Hay un significado rotundo en la idea de cúpula. Una forma obtenida al cabo de la esfera, es decir, de la que —según sabían los griegos— es la forma geométrica perfecta porque es idéntica desde todas partes. Lo cual supone la abolición de la perspectiva, de cualquier punto de vista privilegiado. La esfera es, y punto. De ahí que el ser parmenídeo fuese “esférico”, como decía el eléata.
Los romanos dieron cuerpo a esa idea ya en los panteones de la Ciudad Eterna. Véase la cúpula semiesférica del Panteón de Agripa, por ejemplo. En realidad puede entenderse que su espacio arquitectónico es una esfera completa inscrita en la envoltura cúbica, pues aunque sólo exista de esa esfera la mitad superior la parte inexistente tendría exactamente la altura que dista la superior del suelo. Es decir, que cuando entras allí puedes imaginar esa media esfera ausente, como un cuerpo geométrico de vidrio. ¡Las esferas! Eso sientes, en Hagia Sohia, ante esa multitud de cúpulas y semicúpulas, de esferas incompletas, sugeridas por la estructura: que puedes imaginar ahí, en el espacio vacío de la antigua catedral, el roce de una esfera contra otra, ése que produciría la música, la armonía, en la arquitectura ptolemaica del universo.
De modo que un edificio como Hagia Sophia recrea en tu imaginación esa música, esa armonía. Y quizá el problema es precisamente que fuese demasiado armónica, que ignorase toda disonancia. Contra toda fragmentación del espacio, una planta central, con su gran cúpula en medio, sugiere una imagen del mundo y una imagen del imperio. O tal vez no hubiera diferencia, en la mente de aquellos hombres, entre ambas cosas. “Puedes tomarme o dejarme, pequeñuelo”, viene a susurrar esa forma, “lo que no puedes hacer es ignorarme”. El mundo era una cúpula porque el imperio era una cúpula. Constantino era una cúpula.
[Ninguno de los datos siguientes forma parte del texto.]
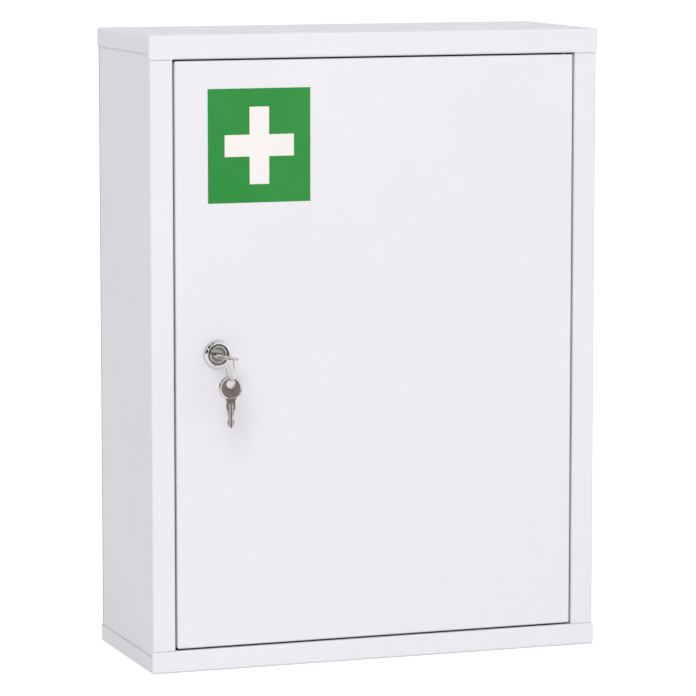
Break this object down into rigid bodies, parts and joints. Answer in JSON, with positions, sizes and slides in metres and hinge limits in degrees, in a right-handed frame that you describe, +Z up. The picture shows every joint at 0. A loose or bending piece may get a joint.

Y una cúpula es el monismo. Una cúpula es la autocracia. Una cúpula es la pretensión de erigir un todo.
¡Turismo! El lenguaje, más sabio que nosotros, te recuerda de pronto el origen de las cosas: lo que hacemos hoy varios miles de visitantes cada día, lo que cumplimentamos al atravesar uno por uno los ritos previstos en los folletos y las guías de las agencias, es un pobre eco, casi una caricatura, del Grand Tour que idearon los viajeros británicos en el siglo XVIII. Winckelmann y la moda arqueológica suscitada por los hallazgos de Pompeya y Herculano. El viaje a Italia de Goethe, cuando el poeta huyó hastiado de sus trabajos en Weimar, y el Sentimental Journey de Sterne. La Society of Diletanti y la moda italiana que condujo a Keats, Shelley, Browning, Barrett, Von Arnim, a aposentarse en el Mediterráneo para buscar allí otra forma de felicidad. Cuatro baúles con el ajuar y directos a Sicilia, o a Florencia. O a Grecia, como Byron. Incluso había quien se atrevía con Túnez o Egipto. Chateaubriand llegó hasta Estambul y Jerusalén.
Qué perseguían en esos lugares, meditas. Qué buscas tú mismo. Alastor, el “espíritu de la soledad”, el viajero shelleyano que buscaba la sabiduría, pasó por Atenas, Tiro, Balbec, Jerusalén y Babilonia, antes de dar media vuelta y recalar en Tebas, y en su aventura averiguó que de poco vale la sapiencia si no va acompañada de un corazón que padece con el otro. ¿Y los demás? ¿Tal vez los movía la conciencia de que las civilizaciones habían surgido en el Medio Oriente y más tarde en el Mediterráneo, para extenderse después hacia el norte, con la romanidad? ¿Tal vez la idea de que las ruinas que hallaban a su paso, de que aquellos testimonios majestuosos que pintarían Piranesi, Turner y Severns, susurraban en su oído una lección? Ése, el de la ruina y el escombro, era el destino de toda empresa humana, cabe traducirlo así, por muy exitosa que se hubiese demostrado. Eso era lo que el tiempo hacía con el poder.